The task: Reproduce the full listing that appears beneath this instruction exactly.

Collected material:

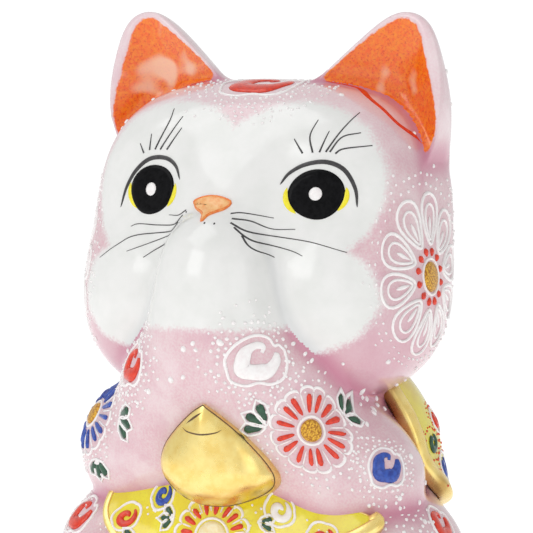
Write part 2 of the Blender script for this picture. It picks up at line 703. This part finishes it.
# A curled cloud in units of its size, from the thin tail round to the hook:
# u, v, width.
CLOUD = [(0.84, 0.44, 0.28), (0.76, -0.04, 0.56), (0.42, -0.5, 0.78), (-0.1, -0.55, 0.86),
         (-0.5, -0.4, 0.86), (-0.54, 0.05, 0.84), (-0.42, 0.5, 0.64), (-0.1, 0.78, 0.42),
         (0.26, 0.72, 0.3), (0.2, 0.42, 0.22)]
CLOUD_FENCE = [(1.2, 0.62), (1.24, -0.1), (1.06, -0.86), (0.6, -1.16), (0.1, -1.08), (-0.4, -1.24),
               (-0.96, -1.02), (-1.12, -0.5), (-1.2, 0.1), (-0.98, 0.66), (-0.6, 1.08), (-0.06, 1.3),
               (0.5, 1.16), (0.74, 0.8), (0.96, 0.86)]


def cloud(piece, finish, board, size, wide=1.0):
    """A thick comma-shaped cloud inside a white line."""
    spine = smooth_path(CLOUD, 44) * (size * wide, size, size)
    lobes = 1 + 0.07 * np.sin(np.linspace(0, 5 * TAU, len(spine)))
    stroke(piece, finish, board, spine[:, :2], spine[:, 2] * lobes, 0.7)
    around = smooth_path(CLOUD_FENCE + CLOUD_FENCE[:1], 60)[:-1] * (size * wide, size)
    fence(piece, board, around, 0.85, 0.42)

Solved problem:
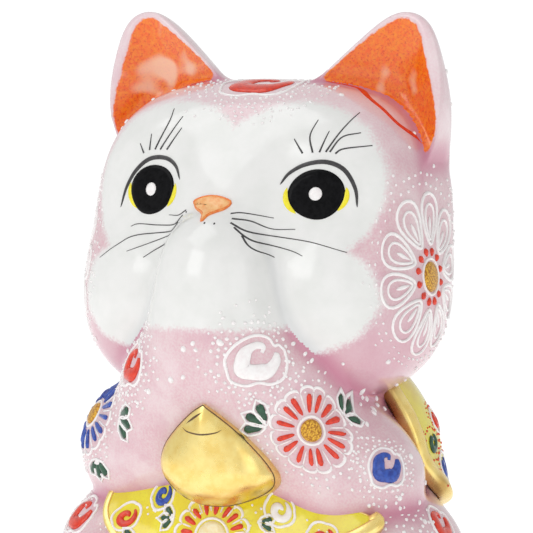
Write part 2 of the Blender script for this picture. It picks up at line 703. This part finishes it.
# A curled cloud in units of its size, from the thin tail round to the hook:
# u, v, width.
CLOUD = [(0.84, 0.44, 0.28), (0.76, -0.04, 0.56), (0.42, -0.5, 0.78), (-0.1, -0.55, 0.86),
         (-0.5, -0.4, 0.86), (-0.54, 0.05, 0.84), (-0.42, 0.5, 0.64), (-0.1, 0.78, 0.42),
         (0.26, 0.72, 0.3), (0.2, 0.42, 0.22)]
CLOUD_FENCE = [(1.2, 0.62), (1.24, -0.1), (1.06, -0.86), (0.6, -1.16), (0.1, -1.08), (-0.4, -1.24),
               (-0.96, -1.02), (-1.12, -0.5), (-1.2, 0.1), (-0.98, 0.66), (-0.6, 1.08), (-0.06, 1.3),
               (0.5, 1.16), (0.74, 0.8), (0.96, 0.86)]


def cloud(piece, finish, board, size, wide=1.0):
    """A thick comma-shaped cloud inside a white line."""
    spine = smooth_path(CLOUD, 44) * (size * wide, size, size)
    lobes = 1 + 0.07 * np.sin(np.linspace(0, 5 * TAU, len(spine)))
    stroke(piece, finish, board, spine[:, :2], spine[:, 2] * lobes, 0.7)
    around = smooth_path(CLOUD_FENCE + CLOUD_FENCE[:1], 60)[:-1] * (size * wide, size)
    fence(piece, board, around, 0.85, 0.42)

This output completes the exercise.